■ Your objective:
Present the data once more in exactly its original form.

■ Provided material:
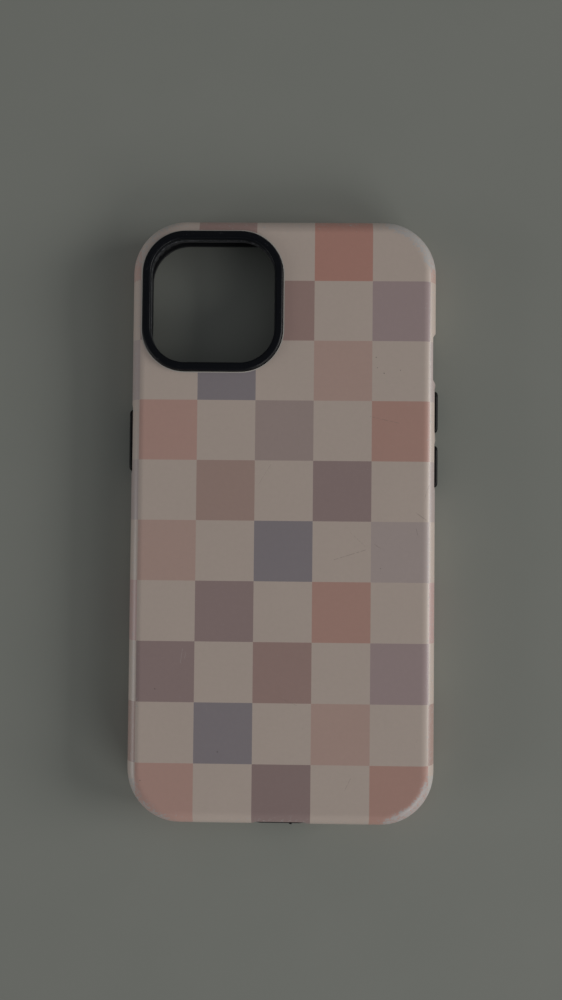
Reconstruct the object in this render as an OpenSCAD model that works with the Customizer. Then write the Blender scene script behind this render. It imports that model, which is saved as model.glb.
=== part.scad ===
// Two-layer phone case: a printed hard shell over a soft black liner that grips the phone.
// It lies on its front lip with the back up. The origin is the middle of the footprint, at the
// height of the lip's lowest face. +X points to the volume buttons, +Y to the camera end and
// +Z out of the back. All sizes are in millimetres.

/* [Phone] */
// Length of the phone that the case holds
phone_length = 146.7; // [120:0.1:180]
// Width of the phone
phone_width = 71.5; // [59:0.1:88]
// Thickness of the phone
phone_thickness = 7.65; // [6.3:0.05:10]
// Radius of the phone's corners, seen from the back
phone_corner_radius = 12.2; // [10:0.1:15]
// How far the phone's own keys stand out of its sides
key_proud = 0.4; // [0.2:0.05:0.45]

/* [Layers] */
// Gap between the phone's sides and the liner
phone_gap = 0.1; // [0.05:0.05:0.3]
// Gap between the phone's back and the liner, which the back ribs fill
back_gap = 0.3; // [0.2:0.05:0.8]
// Thickness of the liner's side walls
liner_wall = 1.35; // [1.1:0.05:1.7]
// Thickness of the liner's back
liner_back = 0.75; // [0.6:0.05:1.6]
// Clearance between the liner and the shell
layer_gap = 0.2; // [0.15:0.05:0.3]
// Thickness of the hard shell's side walls
shell_wall = 1.25; // [1.15:0.05:1.8]
// Thickness of the hard shell's back
shell_back = 1.15; // [0.9:0.05:2]
// How much tighter the liner's inner corners are than the phone's, which makes room for ribs
corner_rib_room = 1.5; // [1:0.1:2]
// Radius of the shell's rounded rear edge
rear_edge_radius = 3.8; // [2.6:0.1:4]

/* [Front lip] */
// How far the lip raises the screen off a table
lip_height = 1.2; // [0.8:0.1:2]
// How far the lip reaches in over the edge of the screen
lip_overlap = 0.9; // [0.6:0.1:2.5]
// How far the flange that carries the shell's rim stands above the lip
flange_step = 0.4; // [0.3:0.1:1]
// How far the flange's edge sits in from the shell's side
flange_inset = 0.15; // [0.05:0.05:0.4]
// Gap between the flange and the shell's rim
rim_gap = 0.15; // [0.1:0.05:0.4]
// Radius of the lip's two lower edges
lip_edge_radius = 0.5; // [0.2:0.05:0.6]

/* [Camera] */
// Outer width of the raised bezel, which is square
bezel_size = 35.4; // [26:0.1:43]
// Outer corner radius of the bezel
bezel_corner_radius = 10.8; // [6:0.1:12]
// Width of the bezel's rim
bezel_rim = 2.1; // [1.5:0.1:3]
// How far the bezel stands above the shell's back
bezel_rise = 1.1; // [0.6:0.1:2]
// Radius of the bezel's upper edges
bezel_edge_radius = 0.6; // [0.3:0.05:0.7]
// Clearance between the bezel and the shell's opening
bezel_gap = 0.15; // [0.1:0.05:0.3]
// Distance from the bezel's outer side to the case's left side
bezel_side_margin = 2.9; // [2.8:0.05:6]
// Distance from the bezel's outer side to the case's camera end
bezel_end_margin = 3.5; // [2.8:0.05:6]

/* [Buttons] */
// Length of each volume cap
volume_length = 10.7; // [8:0.1:14]
// Length of the side button's cap
side_button_length = 15.8; // [10:0.1:22]
// Height of every cap, across the case's thickness
cap_height = 3.4; // [3.1:0.1:4.2]
// Corner radius of every cap, seen from the side
cap_corner_radius = 1.5; // [0.8:0.1:1.5]
// Radius of a cap's outer edge
cap_edge_radius = 0.7; // [0.3:0.05:0.8]
// How far the caps stand out of the shell's sides
cap_proud = 0.95; // [0.5:0.05:1.5]
// How far a cap travels when it is pressed
press_travel = 0.5; // [0.2:0.05:0.55]
// Length of the nub on the inside of each cap
nub_length = 0.7; // [0.3:0.05:0.9]
// Clearance round each cap
cap_gap = 0.25; // [0.2:0.05:0.35]
// Width of the soft surround between a cap and the shell's slot
surround_width = 0.6; // [0.45:0.05:0.7]
// Clearance between a surround and the shell's slot
slot_gap = 0.15; // [0.1:0.05:0.2]
// How far a surround's face sits in from the shell's side
surround_inset = 0.4; // [0.3:0.05:0.6]
// Distance between the mute opening and the upper volume cap
mute_to_volume = 3.2; // [3:0.1:8]
// Distance between the two volume caps
volume_to_volume = 3.3; // [3.2:0.1:10]
// Distance from the case's camera end to the side button's middle
side_button_from_end = 55.95; // [45:0.05:70]

/* [Openings] */
// Distance from the case's camera end to the middle of the mute switch's opening
mute_from_end = 35.05; // [32:0.05:50]
// Length of the mute switch's opening
mute_length = 9; // [6:0.1:11]
// Height of the mute switch's opening
mute_height = 4.6; // [4.4:0.1:5]
// Width of the charging port's opening
port_width = 10.2; // [9.6:0.1:13]
// Height of the charging port's opening
port_height = 5; // [4.8:0.1:5.2]
// Width of the soft surround of the charging port
port_surround_width = 1.2; // [0.8:0.1:1.6]
// How far the port's surround reaches above its opening, towards the rear
port_surround_rise = 1.5; // [0.6:0.1:1.6]
// Corner radius of the mute and port openings
opening_corner_radius = 1.6; // [0.8:0.1:1.8]
// Length of each sound slot beside the charging port
sound_slot_length = 11; // [6:0.5:13]
// Height of each sound slot
sound_slot_height = 1.8; // [1:0.1:2.4]

/* [Scoops] */
// Depth of the dished area round each button slot
button_scoop_depth = 0.45; // [0.3:0.05:0.6]
// Depth of the dished area round the mute opening
mute_scoop_depth = 1; // [0.4:0.05:1]
// Depth of the dished area round the charging port
port_scoop_depth = 1.05; // [0.3:0.05:1.1]
// How far the flat floor of the mute and port dishes reaches past each end of the opening
dish_margin = 0.95; // [0.6:0.05:1.5]
// Length of a dished area's sloping edge
scoop_slope = 1.2; // [0.6:0.1:1.6]

/* [Ribs and beads] */
// Number of ribs in each inner corner
corner_rib_count = 5; // [3:1:7]
// Angle that one corner rib covers
corner_rib_angle = 6; // [3:1:7]
// Width of each back rib
back_rib_width = 1; // [0.6:0.1:2]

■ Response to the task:
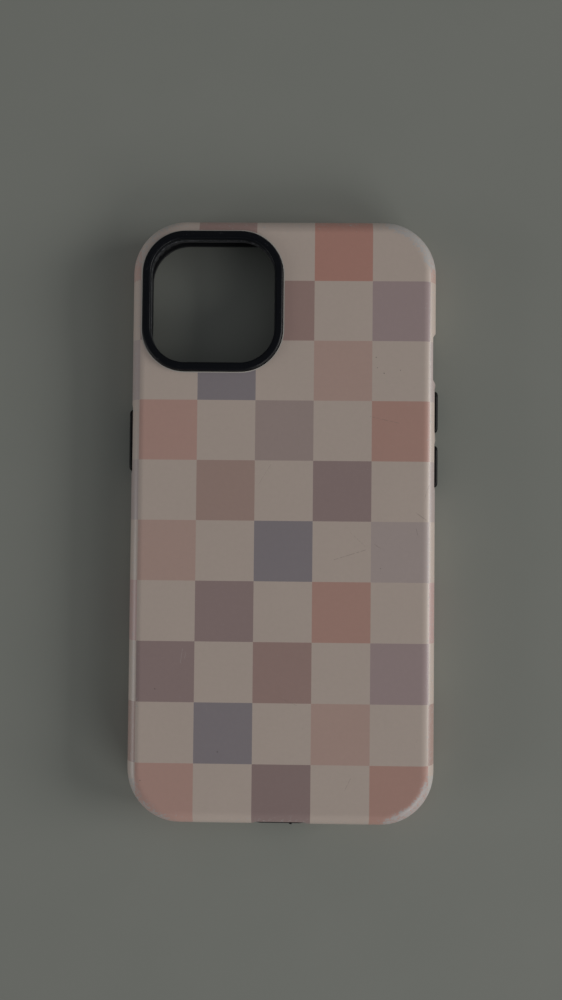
Reconstruct the object in this render as an OpenSCAD model that works with the Customizer. Then write the Blender scene script behind this render. It imports that model, which is saved as model.glb.
=== part.scad ===
// Two-layer phone case: a printed hard shell over a soft black liner that grips the phone.
// It lies on its front lip with the back up. The origin is the middle of the footprint, at the
// height of the lip's lowest face. +X points to the volume buttons, +Y to the camera end and
// +Z out of the back. All sizes are in millimetres.

/* [Phone] */
// Length of the phone that the case holds
phone_length = 146.7; // [120:0.1:180]
// Width of the phone
phone_width = 71.5; // [59:0.1:88]
// Thickness of the phone
phone_thickness = 7.65; // [6.3:0.05:10]
// Radius of the phone's corners, seen from the back
phone_corner_radius = 12.2; // [10:0.1:15]
// How far the phone's own keys stand out of its sides
key_proud = 0.4; // [0.2:0.05:0.45]

/* [Layers] */
// Gap between the phone's sides and the liner
phone_gap = 0.1; // [0.05:0.05:0.3]
// Gap between the phone's back and the liner, which the back ribs fill
back_gap = 0.3; // [0.2:0.05:0.8]
// Thickness of the liner's side walls
liner_wall = 1.35; // [1.1:0.05:1.7]
// Thickness of the liner's back
liner_back = 0.75; // [0.6:0.05:1.6]
// Clearance between the liner and the shell
layer_gap = 0.2; // [0.15:0.05:0.3]
// Thickness of the hard shell's side walls
shell_wall = 1.25; // [1.15:0.05:1.8]
// Thickness of the hard shell's back
shell_back = 1.15; // [0.9:0.05:2]
// How much tighter the liner's inner corners are than the phone's, which makes room for ribs
corner_rib_room = 1.5; // [1:0.1:2]
// Radius of the shell's rounded rear edge
rear_edge_radius = 3.8; // [2.6:0.1:4]

/* [Front lip] */
// How far the lip raises the screen off a table
lip_height = 1.2; // [0.8:0.1:2]
// How far the lip reaches in over the edge of the screen
lip_overlap = 0.9; // [0.6:0.1:2.5]
// How far the flange that carries the shell's rim stands above the lip
flange_step = 0.4; // [0.3:0.1:1]
// How far the flange's edge sits in from the shell's side
flange_inset = 0.15; // [0.05:0.05:0.4]
// Gap between the flange and the shell's rim
rim_gap = 0.15; // [0.1:0.05:0.4]
// Radius of the lip's two lower edges
lip_edge_radius = 0.5; // [0.2:0.05:0.6]

/* [Camera] */
// Outer width of the raised bezel, which is square
bezel_size = 35.4; // [26:0.1:43]
// Outer corner radius of the bezel
bezel_corner_radius = 10.8; // [6:0.1:12]
// Width of the bezel's rim
bezel_rim = 2.1; // [1.5:0.1:3]
// How far the bezel stands above the shell's back
bezel_rise = 1.1; // [0.6:0.1:2]
// Radius of the bezel's upper edges
bezel_edge_radius = 0.6; // [0.3:0.05:0.7]
// Clearance between the bezel and the shell's opening
bezel_gap = 0.15; // [0.1:0.05:0.3]
// Distance from the bezel's outer side to the case's left side
bezel_side_margin = 2.9; // [2.8:0.05:6]
// Distance from the bezel's outer side to the case's camera end
bezel_end_margin = 3.5; // [2.8:0.05:6]

/* [Buttons] */
// Length of each volume cap
volume_length = 10.7; // [8:0.1:14]
// Length of the side button's cap
side_button_length = 15.8; // [10:0.1:22]
// Height of every cap, across the case's thickness
cap_height = 3.4; // [3.1:0.1:4.2]
// Corner radius of every cap, seen from the side
cap_corner_radius = 1.5; // [0.8:0.1:1.5]
// Radius of a cap's outer edge
cap_edge_radius = 0.7; // [0.3:0.05:0.8]
// How far the caps stand out of the shell's sides
cap_proud = 0.95; // [0.5:0.05:1.5]
// How far a cap travels when it is pressed
press_travel = 0.5; // [0.2:0.05:0.55]
// Length of the nub on the inside of each cap
nub_length = 0.7; // [0.3:0.05:0.9]
// Clearance round each cap
cap_gap = 0.25; // [0.2:0.05:0.35]
// Width of the soft surround between a cap and the shell's slot
surround_width = 0.6; // [0.45:0.05:0.7]
// Clearance between a surround and the shell's slot
slot_gap = 0.15; // [0.1:0.05:0.2]
// How far a surround's face sits in from the shell's side
surround_inset = 0.4; // [0.3:0.05:0.6]
// Distance between the mute opening and the upper volume cap
mute_to_volume = 3.2; // [3:0.1:8]
// Distance between the two volume caps
volume_to_volume = 3.3; // [3.2:0.1:10]
// Distance from the case's camera end to the side button's middle
side_button_from_end = 55.95; // [45:0.05:70]

/* [Openings] */
// Distance from the case's camera end to the middle of the mute switch's opening
mute_from_end = 35.05; // [32:0.05:50]
// Length of the mute switch's opening
mute_length = 9; // [6:0.1:11]
// Height of the mute switch's opening
mute_height = 4.6; // [4.4:0.1:5]
// Width of the charging port's opening
port_width = 10.2; // [9.6:0.1:13]
// Height of the charging port's opening
port_height = 5; // [4.8:0.1:5.2]
// Width of the soft surround of the charging port
port_surround_width = 1.2; // [0.8:0.1:1.6]
// How far the port's surround reaches above its opening, towards the rear
port_surround_rise = 1.5; // [0.6:0.1:1.6]
// Corner radius of the mute and port openings
opening_corner_radius = 1.6; // [0.8:0.1:1.8]
// Length of each sound slot beside the charging port
sound_slot_length = 11; // [6:0.5:13]
// Height of each sound slot
sound_slot_height = 1.8; // [1:0.1:2.4]

/* [Scoops] */
// Depth of the dished area round each button slot
button_scoop_depth = 0.45; // [0.3:0.05:0.6]
// Depth of the dished area round the mute opening
mute_scoop_depth = 1; // [0.4:0.05:1]
// Depth of the dished area round the charging port
port_scoop_depth = 1.05; // [0.3:0.05:1.1]
// How far the flat floor of the mute and port dishes reaches past each end of the opening
dish_margin = 0.95; // [0.6:0.05:1.5]
// Length of a dished area's sloping edge
scoop_slope = 1.2; // [0.6:0.1:1.6]

/* [Ribs and beads] */
// Number of ribs in each inner corner
corner_rib_count = 5; // [3:1:7]
// Angle that one corner rib covers
corner_rib_angle = 6; // [3:1:7]
// Width of each back rib
back_rib_width = 1; // [0.6:0.1:2]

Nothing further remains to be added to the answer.